Mais ceci est en complète dissymétrie avec les choix des actionnaires, fondés sur la rentabilité de leur capital investi aujourd’hui dans l’automobile et demain, pourquoi pas, dans une autre branche de l’économie. Ils vont là où la prairie est la plus verte. Alors que les fonds de pension actionnaires de Renault appliquent brutalement cette politique, on a voulu nous faire croire que la famille des héritiers et rentiers Peugeot était attachée à un « patrimoine industriel ».
Les réalités remettent les pendules franc-comtoises à l’heure. La famille Peugeot a une partie de sa fortune valorisée au sein d’une société financière, la FFP. Lors du meeting de rentrée du NPA cet été à Port-Leucate, Bertrand Dubs, ouvrier chez PSA à Mulhouse avait énuméré les nombreux secteurs d’activité où la famille Peugeot plaçait ses capitaux, parmi lesquels les équipements ménagers (Seb, Moulinex, Tefal), les autoroutes (la SANEF), le matériel aéronautique (Lisi), les instituts de sondage (IPSOS) sans oublier les maisons de retraite. Au mois de juin 2012, les automobiles PSA ne représentaient plus que 30 % du capital total de la FFP, une partie de la fortune de la famille car il y aussi les placements à l’abri dans quelques paradis fiscaux. Le désinvestissement de la famille Peugeot de l’automobile est en marche.
La rentabilité d’une entreprise capitaliste n’est pas une donnée abstraite : côté face, c’est l’exploitation de milliers d’ouvrier licenciables au gré des fluctuations des cours d’actions, côté pile, ce sont des profits privativement accaparés par des propriétaires et actionnaires qui peuvent zapper d’un secteur économique à l’autre.
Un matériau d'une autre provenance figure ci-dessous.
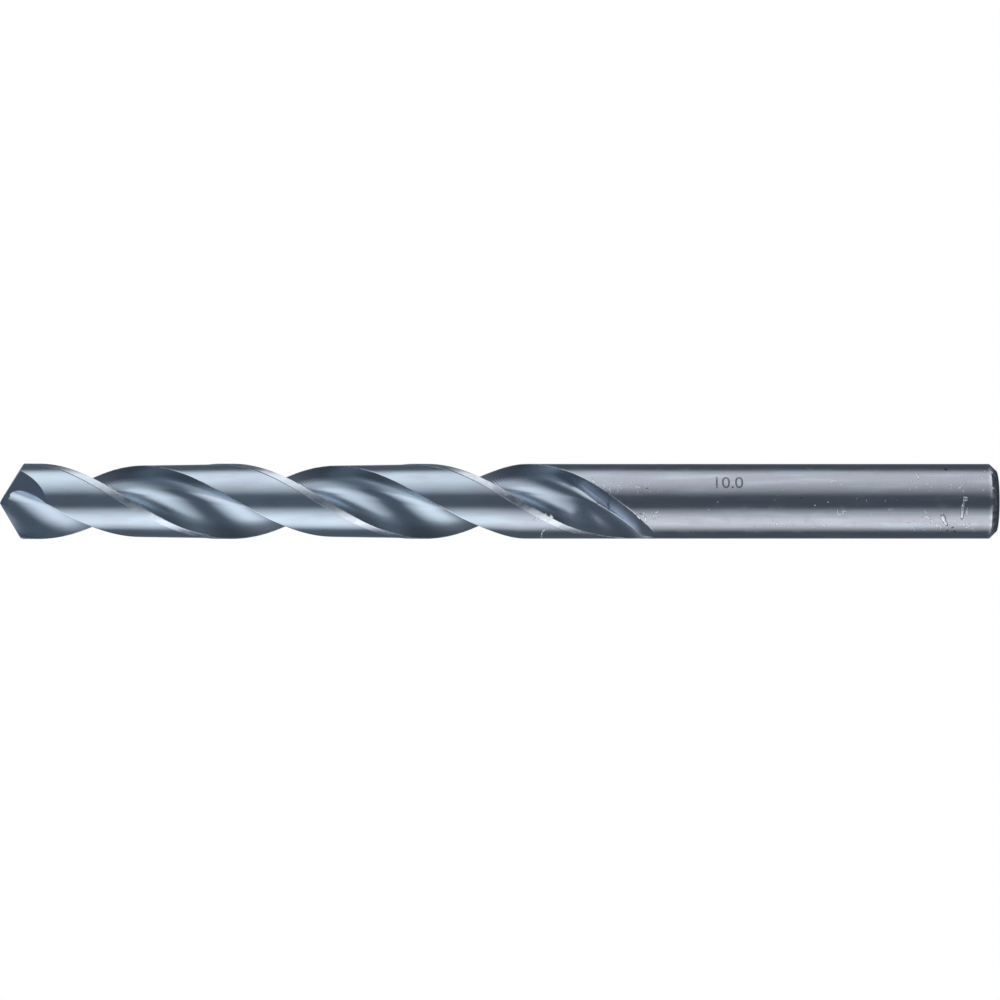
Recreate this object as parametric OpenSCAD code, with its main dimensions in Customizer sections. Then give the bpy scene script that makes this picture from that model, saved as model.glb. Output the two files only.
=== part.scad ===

Voilà ce que démontrent les pratiques de la famille Peugeot, son expropriation devenant une mesure de « morale » publique.
L’ampleur des restructurations en cours de l’industrie automobile concerne bien au-delà des seuls travailleurs de l’usine d’Aulnay et de PSA. C’est toute une filière industrielle qui fait face à l’application méthodique de la loi du profit. La nécessaire préparation du tous ensemble découle du caractère général de l’attaque.